Given task:
Pull out the lines from the line containing "far = ledge_half + 30" through the line containing "before = set(bpy.data.objects)", both lines included, and copy them exactly.

Recorded information:
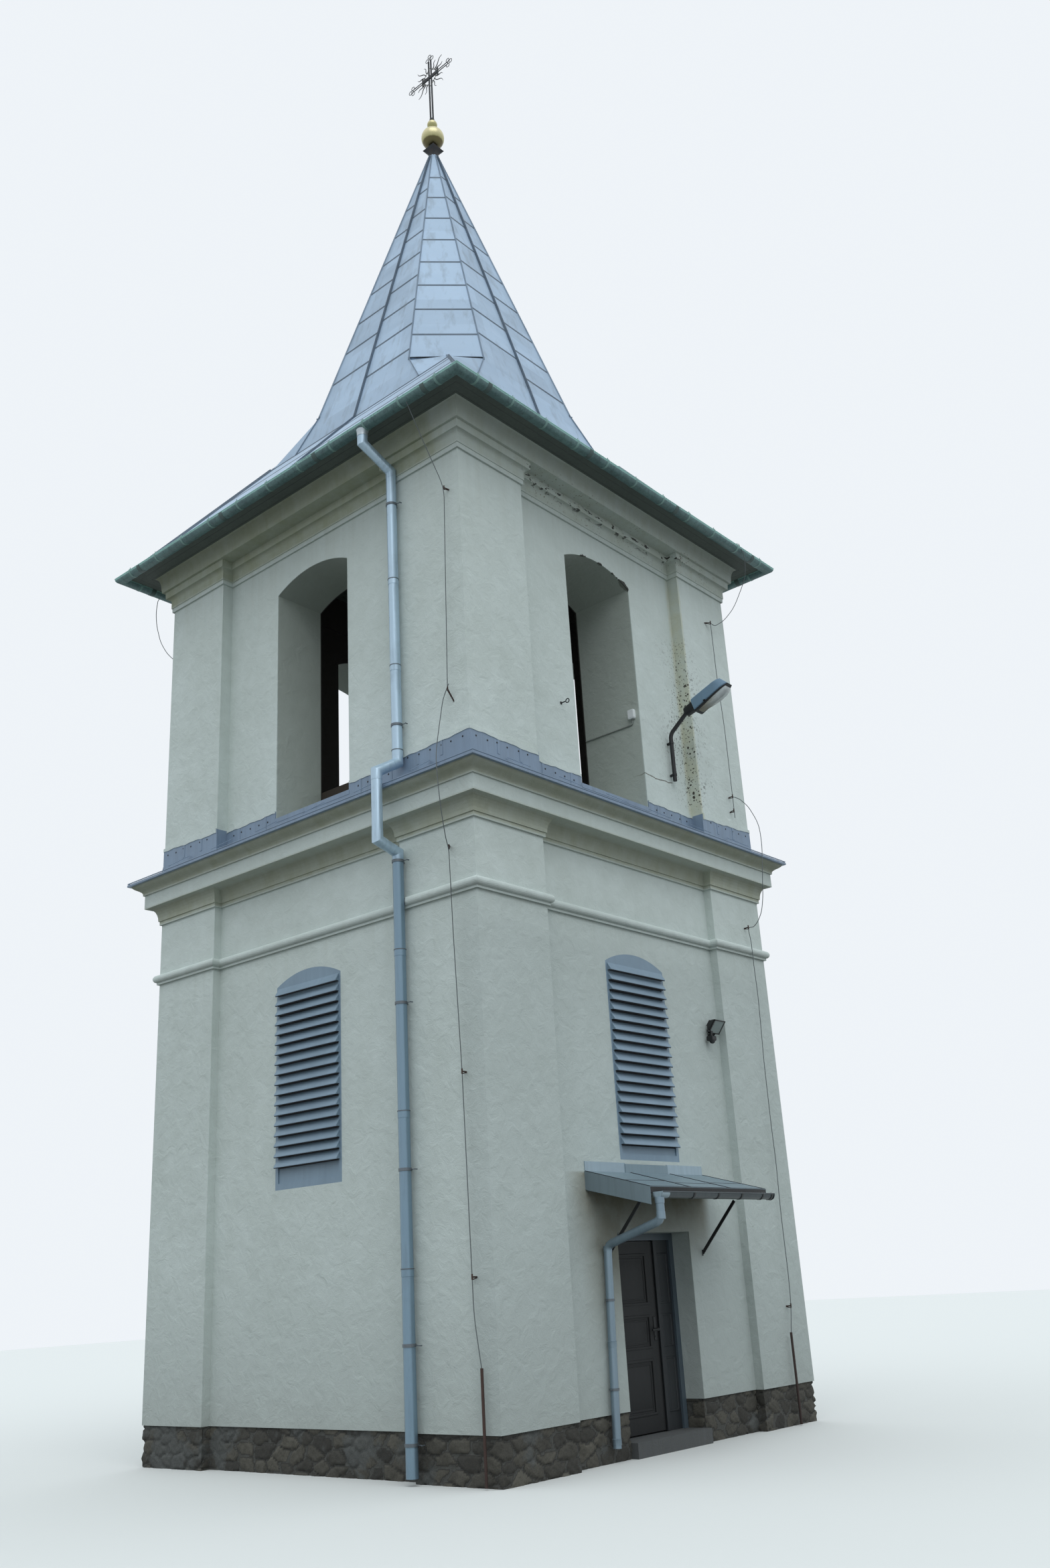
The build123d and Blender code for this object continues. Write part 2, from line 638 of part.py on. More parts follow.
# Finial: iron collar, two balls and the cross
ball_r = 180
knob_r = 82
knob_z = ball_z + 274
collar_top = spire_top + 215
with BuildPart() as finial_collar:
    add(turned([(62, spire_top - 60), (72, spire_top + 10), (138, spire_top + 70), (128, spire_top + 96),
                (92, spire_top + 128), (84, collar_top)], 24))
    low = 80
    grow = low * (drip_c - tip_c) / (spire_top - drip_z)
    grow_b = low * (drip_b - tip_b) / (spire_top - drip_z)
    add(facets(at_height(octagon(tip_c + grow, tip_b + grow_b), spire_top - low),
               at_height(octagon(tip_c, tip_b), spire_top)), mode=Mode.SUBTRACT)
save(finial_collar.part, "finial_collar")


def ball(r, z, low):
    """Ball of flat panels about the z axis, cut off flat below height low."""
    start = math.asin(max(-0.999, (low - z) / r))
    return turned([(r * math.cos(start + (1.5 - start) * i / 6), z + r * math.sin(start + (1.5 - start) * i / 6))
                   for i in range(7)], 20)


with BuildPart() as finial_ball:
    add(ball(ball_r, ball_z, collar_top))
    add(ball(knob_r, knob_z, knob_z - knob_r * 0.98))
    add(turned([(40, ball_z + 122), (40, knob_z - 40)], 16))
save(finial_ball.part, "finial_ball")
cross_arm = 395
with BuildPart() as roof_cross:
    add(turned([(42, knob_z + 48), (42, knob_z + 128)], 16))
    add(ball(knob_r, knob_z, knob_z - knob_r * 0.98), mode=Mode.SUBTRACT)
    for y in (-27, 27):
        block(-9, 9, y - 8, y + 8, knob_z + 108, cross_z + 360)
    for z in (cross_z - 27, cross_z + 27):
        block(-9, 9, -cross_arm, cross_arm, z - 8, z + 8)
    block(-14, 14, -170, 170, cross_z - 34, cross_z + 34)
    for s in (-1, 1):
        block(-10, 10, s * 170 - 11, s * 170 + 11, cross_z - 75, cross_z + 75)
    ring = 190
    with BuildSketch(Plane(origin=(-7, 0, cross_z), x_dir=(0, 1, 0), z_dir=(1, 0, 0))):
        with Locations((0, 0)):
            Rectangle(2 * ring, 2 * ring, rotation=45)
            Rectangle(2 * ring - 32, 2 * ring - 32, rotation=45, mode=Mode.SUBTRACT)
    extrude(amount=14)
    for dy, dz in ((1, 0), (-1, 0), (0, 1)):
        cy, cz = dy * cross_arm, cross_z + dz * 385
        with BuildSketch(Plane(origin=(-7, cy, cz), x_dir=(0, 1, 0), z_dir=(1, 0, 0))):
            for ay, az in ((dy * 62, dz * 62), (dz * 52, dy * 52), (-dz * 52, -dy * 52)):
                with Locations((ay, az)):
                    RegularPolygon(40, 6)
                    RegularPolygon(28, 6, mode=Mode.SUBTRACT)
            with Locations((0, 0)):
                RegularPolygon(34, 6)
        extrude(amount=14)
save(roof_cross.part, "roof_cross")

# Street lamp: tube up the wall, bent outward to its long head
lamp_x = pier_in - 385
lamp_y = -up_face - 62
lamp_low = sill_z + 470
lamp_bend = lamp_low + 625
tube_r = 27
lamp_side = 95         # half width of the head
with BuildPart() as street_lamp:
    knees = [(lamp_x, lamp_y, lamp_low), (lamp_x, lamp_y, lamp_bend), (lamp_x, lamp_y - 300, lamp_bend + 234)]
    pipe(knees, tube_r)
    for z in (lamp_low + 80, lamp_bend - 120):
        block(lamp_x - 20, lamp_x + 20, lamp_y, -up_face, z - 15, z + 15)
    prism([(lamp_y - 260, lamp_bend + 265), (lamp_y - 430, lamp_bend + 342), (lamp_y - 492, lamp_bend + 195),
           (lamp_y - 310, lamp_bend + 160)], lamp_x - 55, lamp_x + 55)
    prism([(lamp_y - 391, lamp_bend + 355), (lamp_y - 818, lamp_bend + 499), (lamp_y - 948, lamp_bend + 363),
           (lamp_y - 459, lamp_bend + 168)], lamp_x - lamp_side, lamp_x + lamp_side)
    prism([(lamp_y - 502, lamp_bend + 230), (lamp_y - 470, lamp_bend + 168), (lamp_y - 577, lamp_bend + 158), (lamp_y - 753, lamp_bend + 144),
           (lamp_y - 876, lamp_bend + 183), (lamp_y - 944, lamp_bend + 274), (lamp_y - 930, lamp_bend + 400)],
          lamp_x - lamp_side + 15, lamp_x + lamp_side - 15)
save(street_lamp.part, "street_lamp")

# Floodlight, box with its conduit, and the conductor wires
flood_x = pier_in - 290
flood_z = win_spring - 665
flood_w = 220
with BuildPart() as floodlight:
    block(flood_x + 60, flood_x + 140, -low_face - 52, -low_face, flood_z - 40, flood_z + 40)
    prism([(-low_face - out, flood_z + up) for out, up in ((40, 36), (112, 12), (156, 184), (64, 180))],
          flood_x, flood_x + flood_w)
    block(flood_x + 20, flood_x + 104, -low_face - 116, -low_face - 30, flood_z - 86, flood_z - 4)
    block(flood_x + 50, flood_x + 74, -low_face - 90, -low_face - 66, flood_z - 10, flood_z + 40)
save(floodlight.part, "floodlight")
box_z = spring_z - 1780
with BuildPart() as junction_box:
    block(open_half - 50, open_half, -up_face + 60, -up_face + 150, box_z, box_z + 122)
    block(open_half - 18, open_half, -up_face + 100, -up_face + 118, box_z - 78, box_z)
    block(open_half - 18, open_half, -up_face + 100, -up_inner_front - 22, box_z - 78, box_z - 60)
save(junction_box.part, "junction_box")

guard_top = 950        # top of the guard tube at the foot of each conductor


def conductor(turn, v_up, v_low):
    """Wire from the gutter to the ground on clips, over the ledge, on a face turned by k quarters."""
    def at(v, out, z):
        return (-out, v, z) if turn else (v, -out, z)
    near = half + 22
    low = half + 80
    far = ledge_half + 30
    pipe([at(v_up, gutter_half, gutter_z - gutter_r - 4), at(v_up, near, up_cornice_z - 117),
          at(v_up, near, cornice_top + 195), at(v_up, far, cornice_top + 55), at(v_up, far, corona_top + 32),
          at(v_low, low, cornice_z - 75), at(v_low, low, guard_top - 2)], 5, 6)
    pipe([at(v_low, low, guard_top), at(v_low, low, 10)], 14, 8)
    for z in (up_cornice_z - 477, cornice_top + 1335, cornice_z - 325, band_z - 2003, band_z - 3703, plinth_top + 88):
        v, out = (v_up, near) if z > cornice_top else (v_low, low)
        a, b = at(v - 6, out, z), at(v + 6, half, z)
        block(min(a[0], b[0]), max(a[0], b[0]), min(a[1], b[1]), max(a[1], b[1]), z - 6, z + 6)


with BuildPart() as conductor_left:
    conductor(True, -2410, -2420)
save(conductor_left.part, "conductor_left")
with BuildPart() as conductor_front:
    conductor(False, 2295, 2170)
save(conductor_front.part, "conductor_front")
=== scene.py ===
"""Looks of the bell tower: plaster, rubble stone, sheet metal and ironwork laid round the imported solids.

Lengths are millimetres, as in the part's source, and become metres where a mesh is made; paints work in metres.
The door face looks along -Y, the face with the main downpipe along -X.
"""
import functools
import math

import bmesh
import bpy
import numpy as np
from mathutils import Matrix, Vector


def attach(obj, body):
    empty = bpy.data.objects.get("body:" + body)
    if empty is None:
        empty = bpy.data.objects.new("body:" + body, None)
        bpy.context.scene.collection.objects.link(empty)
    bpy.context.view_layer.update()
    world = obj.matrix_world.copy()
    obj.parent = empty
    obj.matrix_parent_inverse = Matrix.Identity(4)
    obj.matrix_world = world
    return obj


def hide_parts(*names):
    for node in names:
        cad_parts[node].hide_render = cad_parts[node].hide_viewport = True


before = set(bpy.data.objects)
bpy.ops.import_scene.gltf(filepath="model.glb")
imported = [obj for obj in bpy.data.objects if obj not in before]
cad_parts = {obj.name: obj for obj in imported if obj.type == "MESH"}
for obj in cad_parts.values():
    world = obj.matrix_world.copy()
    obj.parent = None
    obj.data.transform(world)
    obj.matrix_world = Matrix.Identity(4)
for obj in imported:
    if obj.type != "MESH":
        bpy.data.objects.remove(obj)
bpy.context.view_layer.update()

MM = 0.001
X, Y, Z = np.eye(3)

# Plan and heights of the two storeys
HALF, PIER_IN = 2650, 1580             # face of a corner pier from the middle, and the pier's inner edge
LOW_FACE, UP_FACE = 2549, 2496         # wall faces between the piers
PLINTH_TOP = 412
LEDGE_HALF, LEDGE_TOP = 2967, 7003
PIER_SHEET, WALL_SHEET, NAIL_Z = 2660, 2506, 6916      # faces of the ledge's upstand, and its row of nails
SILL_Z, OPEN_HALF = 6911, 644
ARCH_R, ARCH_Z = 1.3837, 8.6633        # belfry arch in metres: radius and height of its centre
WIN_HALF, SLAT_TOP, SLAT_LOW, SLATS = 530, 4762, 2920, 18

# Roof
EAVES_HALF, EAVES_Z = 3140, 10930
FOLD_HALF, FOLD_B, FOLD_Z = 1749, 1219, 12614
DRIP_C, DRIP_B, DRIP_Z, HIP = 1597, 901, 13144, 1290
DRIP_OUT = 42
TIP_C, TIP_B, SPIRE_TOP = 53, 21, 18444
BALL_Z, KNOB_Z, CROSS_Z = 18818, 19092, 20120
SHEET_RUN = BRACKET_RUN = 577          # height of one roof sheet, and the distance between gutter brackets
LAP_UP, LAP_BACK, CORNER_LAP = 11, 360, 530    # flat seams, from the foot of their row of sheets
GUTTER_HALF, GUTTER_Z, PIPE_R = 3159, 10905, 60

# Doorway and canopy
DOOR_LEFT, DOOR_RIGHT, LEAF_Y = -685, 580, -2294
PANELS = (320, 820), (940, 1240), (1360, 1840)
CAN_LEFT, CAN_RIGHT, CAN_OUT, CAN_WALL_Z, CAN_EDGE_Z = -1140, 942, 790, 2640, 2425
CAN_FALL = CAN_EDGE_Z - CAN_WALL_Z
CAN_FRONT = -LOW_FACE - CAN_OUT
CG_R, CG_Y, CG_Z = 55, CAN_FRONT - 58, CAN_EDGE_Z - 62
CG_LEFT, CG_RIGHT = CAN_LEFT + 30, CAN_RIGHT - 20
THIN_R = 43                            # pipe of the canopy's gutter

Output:
    far = ledge_half + 30
    pipe([at(v_up, gutter_half, gutter_z - gutter_r - 4), at(v_up, near, up_cornice_z - 117),
          at(v_up, near, cornice_top + 195), at(v_up, far, cornice_top + 55), at(v_up, far, corona_top + 32),
          at(v_low, low, cornice_z - 75), at(v_low, low, guard_top - 2)], 5, 6)
    pipe([at(v_low, low, guard_top), at(v_low, low, 10)], 14, 8)
    for z in (up_cornice_z - 477, cornice_top + 1335, cornice_z - 325, band_z - 2003, band_z - 3703, plinth_top + 88):
        v, out = (v_up, near) if z > cornice_top else (v_low, low)
        a, b = at(v - 6, out, z), at(v + 6, half, z)
        block(min(a[0], b[0]), max(a[0], b[0]), min(a[1], b[1]), max(a[1], b[1]), z - 6, z + 6)


with BuildPart() as conductor_left:
    conductor(True, -2410, -2420)
save(conductor_left.part, "conductor_left")
with BuildPart() as conductor_front:
    conductor(False, 2295, 2170)
save(conductor_front.part, "conductor_front")
=== scene.py ===
"""Looks of the bell tower: plaster, rubble stone, sheet metal and ironwork laid round the imported solids.

Lengths are millimetres, as in the part's source, and become metres where a mesh is made; paints work in metres.
The door face looks along -Y, the face with the main downpipe along -X.
"""
import functools
import math

import bmesh
import bpy
import numpy as np
from mathutils import Matrix, Vector


def attach(obj, body):
    empty = bpy.data.objects.get("body:" + body)
    if empty is None:
        empty = bpy.data.objects.new("body:" + body, None)
        bpy.context.scene.collection.objects.link(empty)
    bpy.context.view_layer.update()
    world = obj.matrix_world.copy()
    obj.parent = empty
    obj.matrix_parent_inverse = Matrix.Identity(4)
    obj.matrix_world = world
    return obj


def hide_parts(*names):
    for node in names:
        cad_parts[node].hide_render = cad_parts[node].hide_viewport = True


before = set(bpy.data.objects)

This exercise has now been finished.